-- BEGIN DATASET EXCERPT --

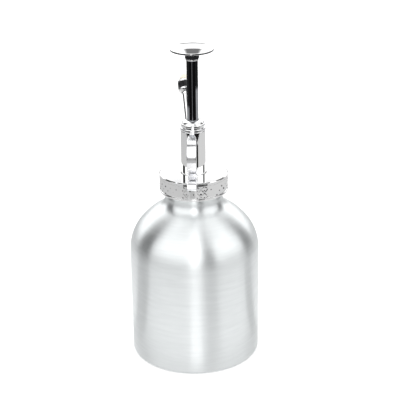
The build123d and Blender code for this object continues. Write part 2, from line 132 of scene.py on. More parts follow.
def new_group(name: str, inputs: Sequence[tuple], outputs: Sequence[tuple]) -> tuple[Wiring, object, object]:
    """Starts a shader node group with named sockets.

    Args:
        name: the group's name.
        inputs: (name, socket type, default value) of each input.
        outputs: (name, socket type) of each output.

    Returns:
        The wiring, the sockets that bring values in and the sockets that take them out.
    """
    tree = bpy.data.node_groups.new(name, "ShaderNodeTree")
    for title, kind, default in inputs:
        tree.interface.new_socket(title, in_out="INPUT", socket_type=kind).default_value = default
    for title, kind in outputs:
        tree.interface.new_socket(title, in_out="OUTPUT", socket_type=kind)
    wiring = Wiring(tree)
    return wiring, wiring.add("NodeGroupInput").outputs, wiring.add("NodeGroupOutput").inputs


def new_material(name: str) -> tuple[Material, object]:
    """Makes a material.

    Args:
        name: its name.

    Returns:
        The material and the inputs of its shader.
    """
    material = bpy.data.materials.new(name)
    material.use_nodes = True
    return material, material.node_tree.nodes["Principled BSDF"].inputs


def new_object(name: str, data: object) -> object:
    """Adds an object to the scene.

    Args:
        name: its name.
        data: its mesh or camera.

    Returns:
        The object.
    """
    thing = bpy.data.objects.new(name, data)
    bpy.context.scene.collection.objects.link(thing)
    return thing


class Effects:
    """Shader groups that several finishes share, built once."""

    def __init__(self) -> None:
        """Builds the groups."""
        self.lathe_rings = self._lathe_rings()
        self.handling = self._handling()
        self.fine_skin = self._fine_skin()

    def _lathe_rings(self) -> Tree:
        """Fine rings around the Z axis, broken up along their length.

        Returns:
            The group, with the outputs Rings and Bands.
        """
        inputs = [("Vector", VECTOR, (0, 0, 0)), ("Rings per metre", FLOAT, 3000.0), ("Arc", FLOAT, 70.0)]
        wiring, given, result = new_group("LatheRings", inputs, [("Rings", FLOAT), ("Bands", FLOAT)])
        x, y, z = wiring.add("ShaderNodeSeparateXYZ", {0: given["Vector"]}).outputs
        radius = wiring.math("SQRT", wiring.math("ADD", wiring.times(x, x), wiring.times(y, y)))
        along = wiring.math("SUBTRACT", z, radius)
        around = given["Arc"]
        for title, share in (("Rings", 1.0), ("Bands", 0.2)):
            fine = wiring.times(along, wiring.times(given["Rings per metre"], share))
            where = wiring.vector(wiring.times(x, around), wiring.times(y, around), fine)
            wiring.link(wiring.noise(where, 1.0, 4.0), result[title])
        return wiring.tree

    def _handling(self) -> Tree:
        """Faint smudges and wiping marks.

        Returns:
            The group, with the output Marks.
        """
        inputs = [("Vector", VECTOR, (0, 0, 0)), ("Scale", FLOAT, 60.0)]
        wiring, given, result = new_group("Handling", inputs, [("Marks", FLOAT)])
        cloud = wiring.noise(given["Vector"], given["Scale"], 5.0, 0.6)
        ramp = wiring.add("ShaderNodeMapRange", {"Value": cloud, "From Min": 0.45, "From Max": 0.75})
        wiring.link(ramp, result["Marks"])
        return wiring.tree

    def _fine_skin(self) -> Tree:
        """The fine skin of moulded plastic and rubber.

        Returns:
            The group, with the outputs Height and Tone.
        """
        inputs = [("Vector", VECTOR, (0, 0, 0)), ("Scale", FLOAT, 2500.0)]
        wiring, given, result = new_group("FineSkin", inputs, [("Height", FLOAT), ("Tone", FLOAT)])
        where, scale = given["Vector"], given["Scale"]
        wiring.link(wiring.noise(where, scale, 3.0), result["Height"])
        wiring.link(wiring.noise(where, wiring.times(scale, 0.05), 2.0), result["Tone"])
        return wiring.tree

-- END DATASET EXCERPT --

WORK TO BE COMPLETED: Quote the listing in full, please, keeping every line exact.

EXERCISE SOLUTION:
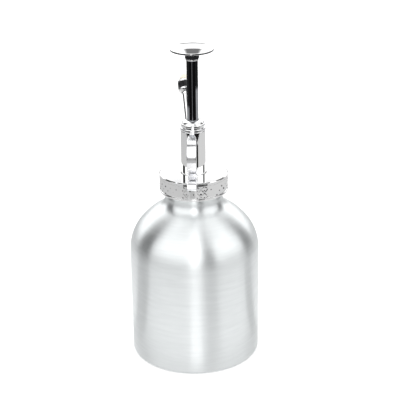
The build123d and Blender code for this object continues. Write part 2, from line 132 of scene.py on. More parts follow.
def new_group(name: str, inputs: Sequence[tuple], outputs: Sequence[tuple]) -> tuple[Wiring, object, object]:
    """Starts a shader node group with named sockets.

    Args:
        name: the group's name.
        inputs: (name, socket type, default value) of each input.
        outputs: (name, socket type) of each output.

    Returns:
        The wiring, the sockets that bring values in and the sockets that take them out.
    """
    tree = bpy.data.node_groups.new(name, "ShaderNodeTree")
    for title, kind, default in inputs:
        tree.interface.new_socket(title, in_out="INPUT", socket_type=kind).default_value = default
    for title, kind in outputs:
        tree.interface.new_socket(title, in_out="OUTPUT", socket_type=kind)
    wiring = Wiring(tree)
    return wiring, wiring.add("NodeGroupInput").outputs, wiring.add("NodeGroupOutput").inputs


def new_material(name: str) -> tuple[Material, object]:
    """Makes a material.

    Args:
        name: its name.

    Returns:
        The material and the inputs of its shader.
    """
    material = bpy.data.materials.new(name)
    material.use_nodes = True
    return material, material.node_tree.nodes["Principled BSDF"].inputs


def new_object(name: str, data: object) -> object:
    """Adds an object to the scene.

    Args:
        name: its name.
        data: its mesh or camera.

    Returns:
        The object.
    """
    thing = bpy.data.objects.new(name, data)
    bpy.context.scene.collection.objects.link(thing)
    return thing


class Effects:
    """Shader groups that several finishes share, built once."""

    def __init__(self) -> None:
        """Builds the groups."""
        self.lathe_rings = self._lathe_rings()
        self.handling = self._handling()
        self.fine_skin = self._fine_skin()

    def _lathe_rings(self) -> Tree:
        """Fine rings around the Z axis, broken up along their length.

        Returns:
            The group, with the outputs Rings and Bands.
        """
        inputs = [("Vector", VECTOR, (0, 0, 0)), ("Rings per metre", FLOAT, 3000.0), ("Arc", FLOAT, 70.0)]
        wiring, given, result = new_group("LatheRings", inputs, [("Rings", FLOAT), ("Bands", FLOAT)])
        x, y, z = wiring.add("ShaderNodeSeparateXYZ", {0: given["Vector"]}).outputs
        radius = wiring.math("SQRT", wiring.math("ADD", wiring.times(x, x), wiring.times(y, y)))
        along = wiring.math("SUBTRACT", z, radius)
        around = given["Arc"]
        for title, share in (("Rings", 1.0), ("Bands", 0.2)):
            fine = wiring.times(along, wiring.times(given["Rings per metre"], share))
            where = wiring.vector(wiring.times(x, around), wiring.times(y, around), fine)
            wiring.link(wiring.noise(where, 1.0, 4.0), result[title])
        return wiring.tree

    def _handling(self) -> Tree:
        """Faint smudges and wiping marks.

        Returns:
            The group, with the output Marks.
        """
        inputs = [("Vector", VECTOR, (0, 0, 0)), ("Scale", FLOAT, 60.0)]
        wiring, given, result = new_group("Handling", inputs, [("Marks", FLOAT)])
        cloud = wiring.noise(given["Vector"], given["Scale"], 5.0, 0.6)
        ramp = wiring.add("ShaderNodeMapRange", {"Value": cloud, "From Min": 0.45, "From Max": 0.75})
        wiring.link(ramp, result["Marks"])
        return wiring.tree

    def _fine_skin(self) -> Tree:
        """The fine skin of moulded plastic and rubber.

        Returns:
            The group, with the outputs Height and Tone.
        """
        inputs = [("Vector", VECTOR, (0, 0, 0)), ("Scale", FLOAT, 2500.0)]
        wiring, given, result = new_group("FineSkin", inputs, [("Height", FLOAT), ("Tone", FLOAT)])
        where, scale = given["Vector"], given["Scale"]
        wiring.link(wiring.noise(where, scale, 3.0), result["Height"])
        wiring.link(wiring.noise(where, wiring.times(scale, 0.05), 2.0), result["Tone"])
        return wiring.tree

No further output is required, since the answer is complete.